Spring, 2011. The Great Wheel

Spring                                                       Full Bloodroot Moon

The winter solstice came under a full moon and now, so the does the spring equinox.  Last night the full Bloodroot moon was a super moon, both full and at its perigee; though here the system bringing rain most of the night, also blocked our view.

In most old religions the equinoxes and the solstices had special meaning, but not for the early Celts.  They divided the year between summer and winter, summer beginning on May 1st on Beltane and the new year beginning at summer’s end, Samhain, on October 31st.  The Celts did later add Imbolc that celebrated the triple Goddess Brigit and the freshening of the ewes and Lughnasa, on August 1st, which is a first fruits of the harvest festival.  At some point they added the equinoxes and solstices, in effect making them cross-quarter holidays to their already established four divisions of the year.  This was all before the advent of recorded history so the actual sequence and motivations behind these changes are matters of speculation.

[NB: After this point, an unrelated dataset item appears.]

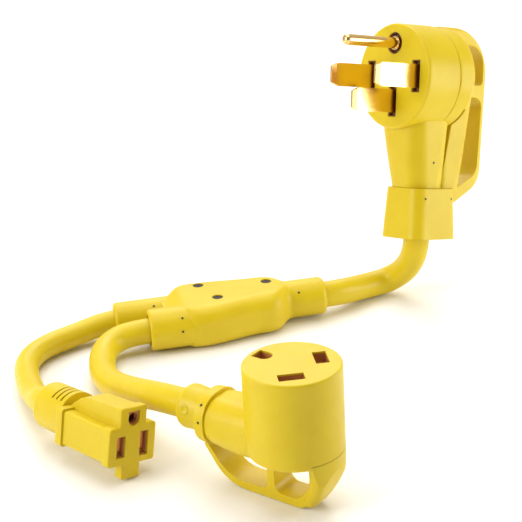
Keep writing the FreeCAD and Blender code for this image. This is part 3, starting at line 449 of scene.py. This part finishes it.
# (name, node, frame, start of the line in mm, its direction) in each connector's own frame
PITS = [
    ("pit_plug_neck", "plug_body", PLUG_AT, (44.3, 40, -18.8), TO_MINUS_Y),
    ("pit_plug_collar_front", "plug_handle", PLUG_AT, (63.2, 40, -13.7), TO_MINUS_Y),
    ("pit_plug_collar_back", "plug_handle", PLUG_AT, (63.4, 40, -32.6), TO_MINUS_Y),
    ("pit_outlet30_ring_high", "outlet30_handle", OUT30_AT, (41.2, 40, -26.0), TO_MINUS_Y),
    ("pit_outlet30_ring_low", "outlet30_handle", OUT30_AT, (41.2, 40, -33.0), TO_MINUS_Y),
    ("pit_main_sleeve", "splitter_body", SPLIT_AT, (33.9, -40, 6.5), TO_PLUS_Y),
    ("pit_rear_sleeve", "splitter_body", SPLIT_AT, (-42.2, 5.2, 40), DOWN),
    ("pit_front_sleeve_high", "splitter_body", SPLIT_AT, (-30.8, -40, 7.6), TO_PLUS_Y),
    ("pit_front_sleeve_low", "splitter_body", SPLIT_AT, (-31.4, -40, 1.5), TO_PLUS_Y),
]
for name, node_name, local, start, direction in PITS:
    place, normal = surface_point(node_name, local, start, direction)
    turned_piece(name + "_lip", PIT_LIP, place, normal, "yellow_moulding")
    pit_shade_disc = turned_piece(name + "_painted_shade", PIT_SHADE_DISC, place, normal, "carrier")
    # the near-black disc is painted shade inside the pin mark
    pit_shade_disc.data.materials[0] = painted_shade_look
place, normal = surface_point("outlet30_strain_relief", OUT30_AT, (51.2, 40, -31.0), TO_MINUS_Y)
turned_piece("gate_ring_outlet30_sleeve", GATE_RING, place, normal, "yellow_moulding")


# ---------------------------------------------------------------- floor and light
FLOOR_HALF = 3.0
FLOOR_GRAIN = (6, 3.0)
FLOOR_GREYS = (grey(0.93), grey(0.96))
FLOOR_ROUGHNESS = 0.6
FLOOR_SHINE = 0.2


def make_floor():
    """A plain pale floor."""
    corners = [(-FLOOR_HALF, -FLOOR_HALF, 0), (FLOOR_HALF, -FLOOR_HALF, 0),
               (FLOOR_HALF, FLOOR_HALF, 0), (-FLOOR_HALF, FLOOR_HALF, 0)]
    mesh = bpy.data.meshes.new("floor")
    mesh.from_pydata(corners, [], [(0, 1, 2, 3)])
    floor = bpy.data.objects.new("floor", mesh)
    bpy.context.collection.objects.link(floor)
    material, link, shader, add = new_material("floor_look")
    link(ramp(add, link, noise(add, link, *FLOOR_GRAIN), *FLOOR_GREYS), shader.inputs["Base Color"])
    shader.inputs["Roughness"].default_value = FLOOR_ROUGHNESS
    shader.inputs["Specular IOR Level"].default_value = FLOOR_SHINE
    floor.data.materials.append(material)


def make_light(name, place, target, size, watts):
    """A square soft light that points at a target."""
    data = bpy.data.lights.new(name, "AREA")
    data.size = size
    data.energy = watts
    light = bpy.data.objects.new(name, data)
    light.location = place
    light.rotation_mode = "QUATERNION"
    light.rotation_quaternion = (Vector(target) - Vector(place)).to_track_quat("-Z", "Y")
    bpy.context.collection.objects.link(light)


def make_world(front, back, colour):
    """Soft light from all round, with one strength on the front side (-Y) and another at the back."""
    world = bpy.data.worlds.new("studio")
    world.use_nodes = True
    nodes, link = world.node_tree.nodes, world.node_tree.links.new
    place = nodes.new("ShaderNodeTexCoord")
    split = nodes.new("ShaderNodeSeparateXYZ")
    fade = nodes.new("ShaderNodeMapRange")
    for name, value in (("From Min", -1), ("From Max", 1), ("To Min", front), ("To Max", back)):
        fade.inputs[name].default_value = value
    background = nodes["Background"]
    background.inputs["Color"].default_value = (*colour, 1)
    link(place.outputs["Generated"], split.inputs["Vector"])
    link(split.outputs["Y"], fade.inputs["Value"])
    link(fade.outputs["Result"], background.inputs["Strength"])
    bpy.context.scene.world = world


OBJECT_MIDDLE = (0, 0, 0.05)
PLUG_MIDDLE = (0.06, 0.085, 0.125)
FAR_FLOOR = (0, 1.5, 0)
WARM_WHITE = (1.0, 0.90, 0.76)

# (name, place, target, size, watts)
LIGHTS = [
    ("overhead", (0.0, 0.15, 1.3), OBJECT_MIDDLE, 1.2, 9.8),
    ("key", (-0.95, -0.35, 0.5), OBJECT_MIDDLE, 0.6, 7.5),
    ("floor_wash", (0.0, 1.8, 1.5), FAR_FLOOR, 1.6, 26.0),
    ("side_card", (0.50, 0.0, 0.13), PLUG_MIDDLE, 0.3, 1.3),
]

make_floor()
make_world(front=0.22, back=0.74, colour=WARM_WHITE)
for light in LIGHTS:
    make_light(*light)
bpy.context.scene.view_settings.view_transform = "Standard"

Here in Minnesota the spring season, officially beginning at 6:21 pm today, can go by in a blink as the weather downshifts into a sharp curve from the cold of winter to the heat of summer.  Today I’ll get the leeks started in anticipation of getting them in the ground as soon as the soil can be worked.  The hydroponics are well underway and we’ll have our first greens from it in the next couple of weeks.  We’re using technology to smooth out the curve, make it a bit less violent for our garden.

The rain that beat against our bedroom last night won’t make the river folks happy since it speeds the snow melt, adds more moisture and puts both into motion over still frozen ground.  The river may be 10 feet high and risin’ in a couple of weeks, maybe sooner.